Public cloud security

The Shared Responsibility Security Model – wherein cloud providers are responsible for the security of the cloud, while organizations using the cloud are responsible for the security of what they put in the cloud – is not new, and 72 percent felt they fully understood their cloud security responsibilities.

This was in stark contrast to what organizations believed their cloud provider was responsible to provide for security – 71 percent felt the cloud provider was responsible for customer data in the public cloud, and 66 percent for applications in the public cloud.

Additionally, 52 percent were confident that their move to the cloud was secure, with three in five – 62 percent – responding that they had included additional security solutions in their public cloud infrastructure.

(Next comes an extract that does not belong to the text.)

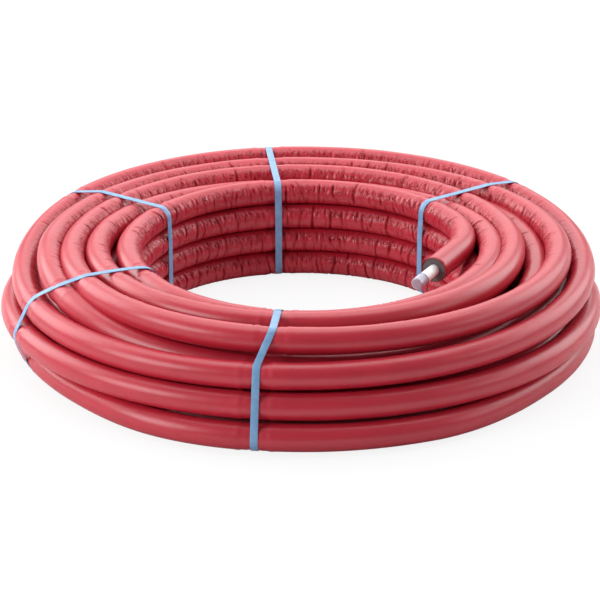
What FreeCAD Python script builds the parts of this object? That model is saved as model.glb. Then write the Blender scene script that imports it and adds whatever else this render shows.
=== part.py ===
"""Coil of insulated multilayer pipe: a 16 mm pipe in 10 mm of foam under a red film.

Fifty metres of it are wound in four layers, lie flat on the floor and are held by
five flat straps. The last turn of the top layer bends off the coil into its hole
and ends in a bare stretch of pipe under a cap.

Millimetres, +Z up. The origin is on the floor at the coil's axis. Lengths are
driven by the sheet; the outline of the coil's section and the place of its free
end are worked out from the same values.
"""
import FreeCAD, Part
import math
import os

import Sketcher

Vector = FreeCAD.Vector

LAYERS = 4
TURNS_PER_LAYER = 6

SIZES = {
    "pipe_diameter": 16.0,
    "pipe_wall": 2.0,
    "insulation_thickness": 10.0,
    "film_slack": 0.8,          # how far the loose film stands off the foam
    "inner_turn_radius": 240.0,  # from the axis to the middle of the innermost turns
    "turn_squeeze": 3.2,        # how much neighbours in a layer press into each other
    "layer_squeeze": 0.8,       # the same between two layers
    "floor_squash": 0.5,        # how much the lowest turns flatten on the floor
    "layer_step": 6.0,          # how far each layer ends inside the one below it
    "strap_width": 10.0,
    "strap_thickness": 0.8,
    "end_start_angle": 25.0,    # where the last turn leaves the coil, about +Z from +X
    "end_bend_radius": 137.0,
    "end_bend_angle": 51.6,
    "end_straight": 75.0,
    "end_drop_angle": 1.5,      # how steeply the free end sinks, with nothing under it
    "bare_length": 58.0,        # pipe that shows past the foam, cap and all
    "buried_length": 40.0,      # pipe that is modelled inside the foam
    "cap_length": 21.0,
    "cap_wall": 0.6,
}
STRAP_ANGLES = {
    "strap_back_right": 39.0,
    "strap_back": 97.5,
    "strap_back_left": 147.5,
    "strap_front_left": 206.0,
    "strap_front": 263.0,
}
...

“This report highlights the ongoing increase in public cloud use globally, with many organizations seeing substantial process and financial benefits. However, there are still a significant number of organizations that are not clear on the shared security model and the implication to their data and applications,” said Senior Vice President and General Manager of Security at Barracuda, Hatem Naguib. The challenges in migrating legacy security appliances and architectures require having the right infrastructure for securing hybrid cloud solutions. Organizations need to select cloud ready security solutions that are designed for the new architectures and capabilities enabled by public and hybrid cloud adoption.”

Recommendations

Organizations often end up with multiple cloud providers, as well as having an on-premises (legacy) infrastructure. This can have implications on complexity and overall costs; it’s further compounded when third-party solutions such as security are added to the mix. Therefore, customers are advised to look for third parties who support a wide range of ecosystems with the same or similar solutions.

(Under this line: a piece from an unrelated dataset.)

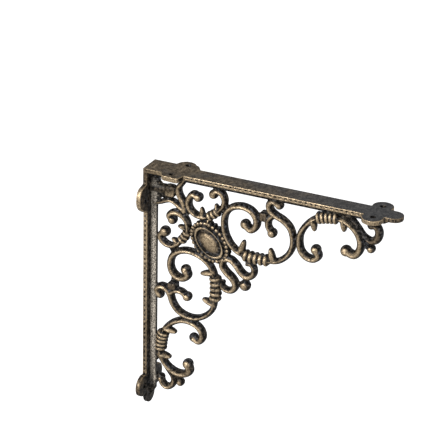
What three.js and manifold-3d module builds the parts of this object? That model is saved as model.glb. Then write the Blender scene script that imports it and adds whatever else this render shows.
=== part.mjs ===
// Ornate cast iron shelf bracket: one casting with two equal arms at a right angle.
// Each arm is a flat plate with a rounded rib behind it, two pairs of screw ears and a round nose.
// Between the arms lies openwork of C-scrolls round an oval medallion with a beaded rim.
// Millimetres. +X runs out along the shelf arm, +Z is up, and Y is across the plates.
// The origin is in the middle of the flat wall face.

import * as THREE from 'three';
import { mergeVertices } from 'three/addons/utils/BufferGeometryUtils.js';
import Module from 'manifold-3d';

const wasm = await Module();
wasm.setup();

// Arms and plates. The near side of a plate is -Y. The corner is wider on its far side.
const ARM_LENGTH = 250;
const PLATE_THICKNESS = 4.2;
const PLATE_WIDTH = 20;
const CORNER_NEAR = 11;
const CORNER_FAR = 13.5;
const NOSE_RADIUS = 8.8;

// Ribs on the inner side of the plates
const RIB_WIDTH = 6;
const RIB_HEIGHT = 5.8;
const RIB_END_GAP = 3;
const RIB_END_SLOPE = 14;
const RIB_END_SHARE = 0.1;

// Screw ears and their holes, for wood screws of 4.5 to 5 mm. The wall arm's ears are larger.
const EAR_RADIUS = 9.8;
const EAR_OFFSET = 13;
const WALL_EAR_RADIUS = 10.8;
const WALL_EAR_OFFSET = 14;
const FIRST_EARS = 32.6;
const LAST_EARS_FROM_TIP = 24;
const HOLE_DIAMETER = 5.2;

// The shelf arm's first far ear slopes down to the plate's edge on the nose's side. The angle is
// where the slope leaves the ear.
const SHELF_SLOPE_END = 48;
const SHELF_SLOPE_ANGLE = 40;

// The wall arm's first near ear is a broad lobe: its outline along and across the plate
const LOBE = [
  [15.6, -11], [16.8, -15], [17.4, -19], [19.8, -22.2], [24, -24], [29.5, -24.7], [34.7, -23.3],
  [38.7, -20.2], [42, -15.4], [44, -10],
];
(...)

As customers weigh licensing options – by usage, per hour, unlimited, etc. – we see customers beginning to understand how they can leverage different ones to gain greater cost controls. This becomes more important when third-party vendors are added to the mix. Customers value when third parties offer equivalent licensing options to how the customer is licensing their public cloud infrastructure.

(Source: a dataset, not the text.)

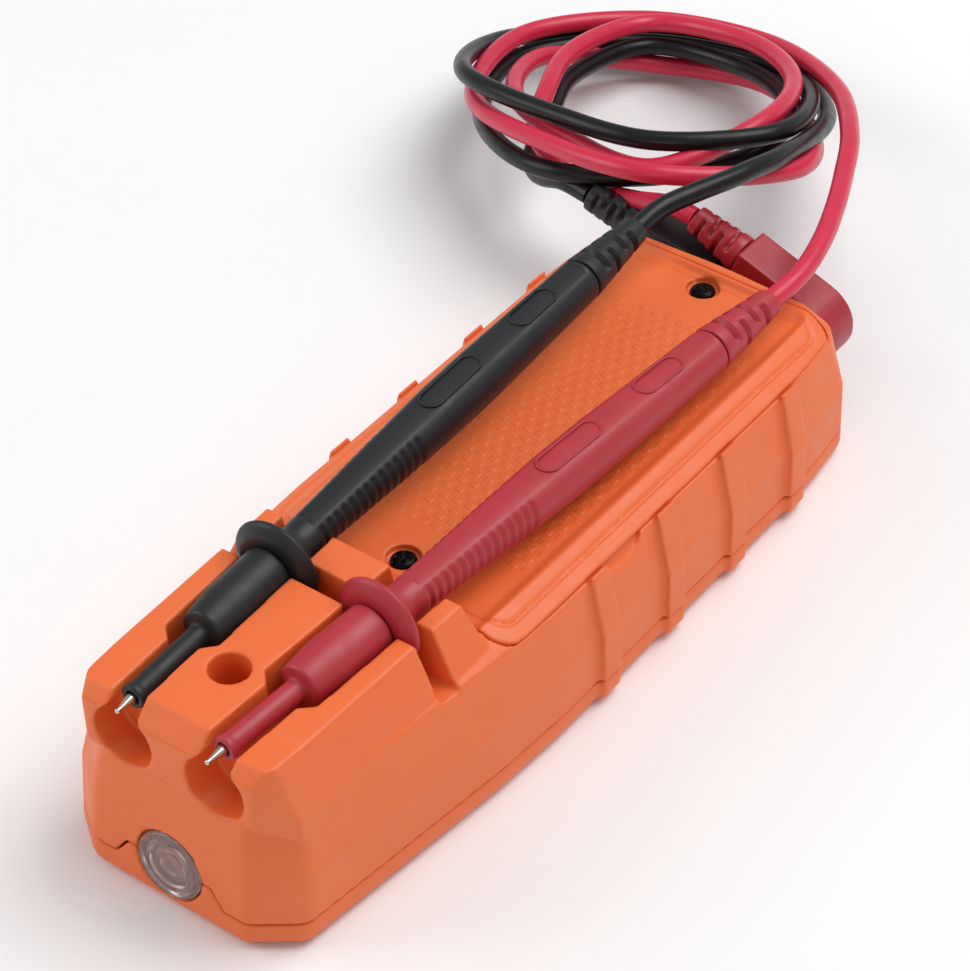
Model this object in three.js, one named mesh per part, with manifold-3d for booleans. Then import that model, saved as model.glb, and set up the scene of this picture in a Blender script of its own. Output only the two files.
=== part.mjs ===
// Two-lead voltage tester with its test probes stowed in the holder on its back.
//
// Frame: millimetres, +Z up, origin in the middle of the face the tester rests on. It lies on
// its front panel, so the holder and the battery door look up. -Y is the nose with the torch,
// +Y is the end with the two lead sockets, and +X is the side of the red probe.

import * as THREE from 'three';
import { ConvexGeometry } from 'three/addons/geometries/ConvexGeometry.js';
import { mergeVertices } from 'three/addons/utils/BufferGeometryUtils.js';
import Module from 'manifold-3d';

const wasm = await Module();
wasm.setup();

// ---------------------------------------------------------------- driving dimensions

const GAP = 0.3; // between pieces that touch
const OVERCUT = 20; // how far a cutter runs past what it cuts

// case
const BODY_LENGTH = 176.6;
const BODY_WIDTH = 65;
const NOSE_WIDTH = 53.6;
const NOSE_FACE_WIDTH = 35;
const REAR_WIDTH = 60.4;
const DECK_Z = 33; // top of the case behind the holder
const DECK_EDGE_Z = 31; // the same at its long edges
const CREASE_Z = 21; // where the side walls start to lean in
const NOSE_LEAN = 0.08; // how far the nose leans back for each millimetre of height
const WALL = 2.2;
const PANEL_WALL = 2.2; // front panel
const PARTING_Z = 5.6;
const FLARE_LENGTH = 64; // nose to where the case is at its widest
const NOSE_CORNER_LENGTH = 6.6; // the slanted corners of the nose, along the case
const NOSE_FACE_FILLET = 4.5;
const NOSE_CORNER_FILLET = 4;
const FLARE_FILLET = 160;
const REAR_TAPER_LENGTH = 21; // from the rear face
const REAR_TAPER_FILLET = 90;
const REAR_CORNER_FILLET = 5;
const REAR_BOW = 0.9; // how far the rear face bulges
const BOTTOM_FILLET = 2.8; // round the front panel
const SIDE_DRAFT = 0.3;
const CREASE_FILLET = 30;
const SHOULDER_INSET = 3.4; // of the side walls at the deck's edge
const SHOULDER_FILLET = 2.2;
const DECK_CROWN_INSET = 8.5;
const END_INSET = 2; // of the nose and rear faces at the deck's edge
const ARC_STEP_DEG = 9; // one flat on a fillet
const RIB_WIDTH = 5.6;
const RIB_HEIGHT = 1.2;
const RIB_PITCH = 21.2;
const RIB_COUNT = 4;
const FIRST_RIB = 85.3; // from the nose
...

Companies deploying the most common security routine – routing branch locations’ traffic through a central security solution – generally find these solutions lack scale and cost benefits as their cloud leverage increases. Companies that look at distributed security solutions, such as next-generation firewalls and web application firewalls, closer to the point of access reduce those issues, but find new ones in managing multiple devices. Therefore, look for vendors who can provide a common management scheme – either in their products or using public cloud security infrastructures – to simplify managing and monitoring ongoing security.